Wednesday, February 08, 2017

Levi Till, Builder and Architect

Levi Till was born in Staffordshire, England in 1826 or 1827. (Sources vary.) He studied architecture in England, and later with an uncle in Mansfield, Ohio. By 1849, he was residing in Sandusky. Mr. Till is credited with designing and building the former home of Thomas C. McGee at 536 E. Washington Street in Sandusky.

While in some census records Mr. Till listed his occupation as carpenter, in the 1870 U.S. Census he stated he worked as a “builder and architect.” At this time, he and his wife Anna had four children in their home, ranging in age from 9 to 18.

 An article which appeared in the Sandusky Register of August 9, 1873, reported that “One of the finest jobs in iron work to be found in this or any other city” had just been completed at the residence of Rush R. Sloane. Mr. Sloane’s home had built in the 1850s by Samuel Torry, and was sold to Rush Sloane in 1854. In 1873, Levi Till designed the tower, cornices and piazza of Rush Sloane’s residence, with the construction work carried out by J.B. Weis and Company, of Sandusky.

In 1878, Levi Till designed of the former home of William Robertson, Jr., a Sandusky grocer.

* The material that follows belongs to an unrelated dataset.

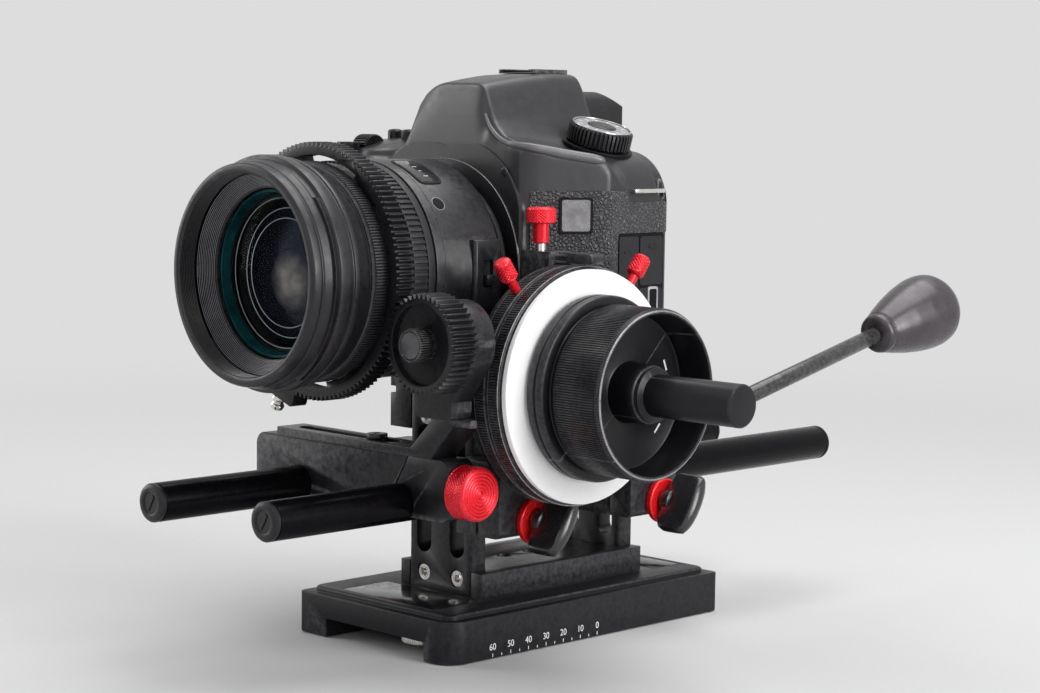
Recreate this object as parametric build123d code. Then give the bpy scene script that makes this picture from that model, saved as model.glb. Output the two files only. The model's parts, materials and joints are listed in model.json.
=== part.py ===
from build123d import *
import os
from math import acos, atan2, cos, degrees, pi, radians, sin, sqrt, tan

# Cinema camera rig: a stills camera with a fast prime lens, on a raised 15 mm rod support,
# with a follow focus geared to the lens and a long quick-release plate underneath.
# Frame: X = 0 is the lens axis, midway between the rods. The lens faces -Y, the follow focus
# is on +X, Z = 0 is the underside of the quick-release plate and Y = 0 its middle.

# ---------------------------------------------------------------- driving dimensions (mm)
running_gap = 0.05          # radial gap of a shaft in its hole
seat_gap = 0.1              # gap round a piece that is nested in a notch
moving_gap = 0.35           # gap between curved faces of different moving bodies

# quick-release plate
plate_length = 160.0
plate_left = -46.0
plate_right = 43.5
plate_height = 19.0
plate_corner = 2.5
plate_near_corner = 10.0       # the front corner on the follow focus side
plate_land_corner = 5.0
plate_step_height = 2.2
plate_step_inset = 3.6
plate_channel_width = 58.0
plate_channel_depth = 7.5
plate_slot_width = 10.0
plate_slot_length = 72.0
plate_slot_y = 4.0             # middle of the slot
pad_half_width = 27.4
pad_margin = 4.0               # pads from the plate's front and rear edges
pad_depth = 0.8
screw_wheel_radius = 11.0
screw_wheel_height = 3.0
camera_thread_radius = 3.175   # 1/4 inch camera thread
spare_screw_x = 17.0
spare_screw_from_front = 10.5
spare_wheel_radius = 8.0

# raised support: base plate and two risers
base_front = -44.0
base_length = 96.0
base_width = 48.2
base_height = 9.7
base_hole_pitch = 15.2
base_hole_count = 4
base_first_hole = 21.5         # behind the base plate's front edge
riser_width = 36.4
riser_thickness = 8.5
riser_top = 108.8
riser_slot_width = 8.6
riser_slot_spacing = 19.4
riser_slot_bottom = 33.5
riser_slot_top = 86.0
riser_screw_height = 6.0       # above the base plate's underside
platform_screw_drop = 19.3     # below the risers' top
cap_screw_radius = 1.95
cap_head_radius = 3.3
cap_head_height = 3.6
counterbore_depth = 4.0

# 15 mm rods at 60 mm centres
rod_radius = 7.5
rod_wall = 1.5
rod_spacing = 60.0
rod_height = 64.3
rod_length = 326.0
right_rod_front = -161.0
left_rod_lead = 6.0
rod_cap_length = 3.0
rod_cap_plug = 8.0
rod_cap_lip = 0.35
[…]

Helen Hansen wrote in At Home in Early Sandusky, that “Neither time nor money was spared” in the building of this house. Charles Bauman painted each room in a different color, and the newel post and stairway came from Cincinnati. The original home had chandeliers made of cut glass and the hardware on the doors was made from triple plated silver. 

Another building that Levi Till designed was the old Number Three Fire Station on Meigs Street, which is now a law office.

Levi Till died on January 28, 1901 at his Meigs Street home in Sandusky. Funeral services were held ad the family residence, and burial was at Oakland Cemetery.